Why the math always favours DCA within a window
There’s a neat mathematical reason your dollar-cost average sits at or below the simple average of the prices you paid: the harmonic mean is always less than or equal to the arithmetic mean. When you invest a fixed dollar amount, the number of coins you buy is inversely proportional to price, so your average cost is effectively a harmonic-style average of prices — which mathematically can’t exceed the simple average, and is strictly lower whenever prices vary. This isn’t a market prediction or a guarantee of profit; it’s pure arithmetic about how fixed-dollar buying distributes your money across prices. It’s also why “buy the same dollar amount” beats “buy the same number of coins” if your goal is a low average entry: fixed-coin buying spends more when prices are high, dragging your average up.
When DCA makes the most sense
DCA shines in specific situations:
- You’re investing from income. If money arrives in regular chunks (a paycheck), DCA is the natural fit — you simply invest as you earn.

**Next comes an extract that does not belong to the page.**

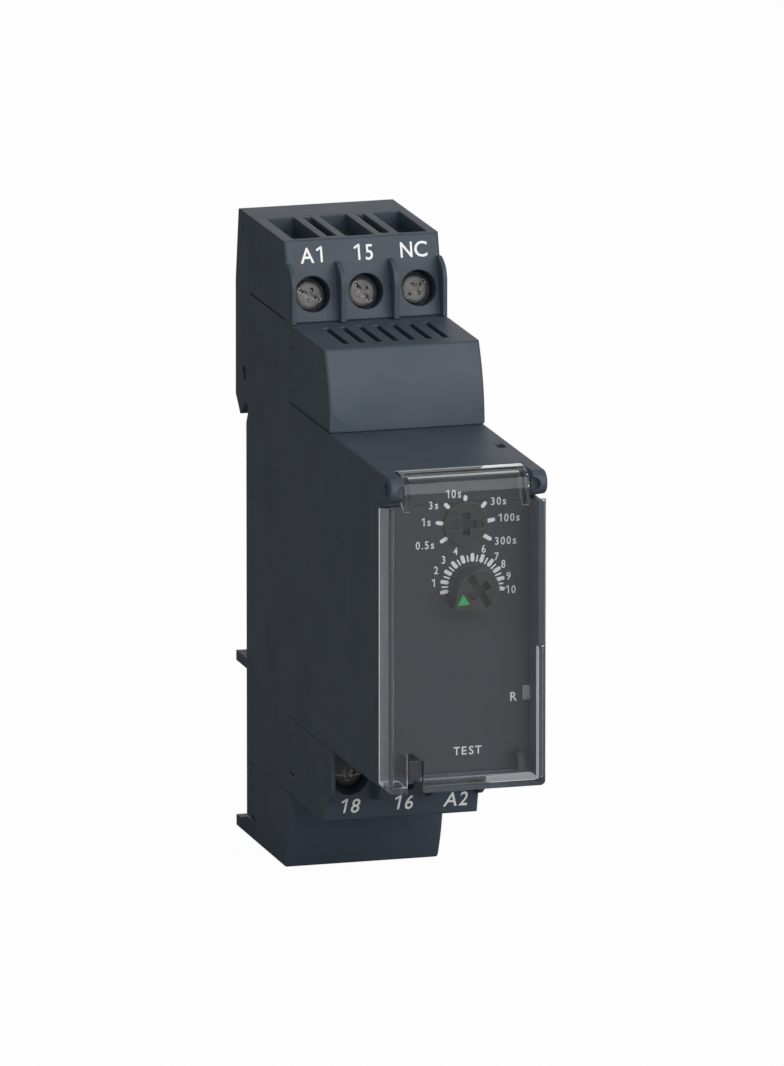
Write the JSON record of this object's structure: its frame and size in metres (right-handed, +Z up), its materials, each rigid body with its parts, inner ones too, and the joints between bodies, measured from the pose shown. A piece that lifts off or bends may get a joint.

- The asset is volatile. The more an asset swings, the more timing risk you remove by spreading buys.
- You’re prone to emotional decisions. Automating buys removes the temptation to wait for a “better” price that may never come.
Lump-sum tends to make more sense when you already hold a large cash position and believe the asset’s long-term trend is up, since delaying exposure usually costs return on average. Many investors split the difference: invest a base position now and DCA the rest.
Practical tips
- Automate it. A standing buy order removes the temptation to skip “scary” weeks — which are often the best buying opportunities.
- Pick a sustainable amount. DCA only works if you stick with it through downturns.
- Mind the fees. Frequent small buys can rack up fees; factor them into your cost basis with the profit calculator.
Dollar-cost averaging is a simple, robust strategy for volatile assets, but it is a risk-management tool, not a money machine. Invest only what you can afford to lose, and treat the figures from any calculator — including ours — as estimates rather than advice.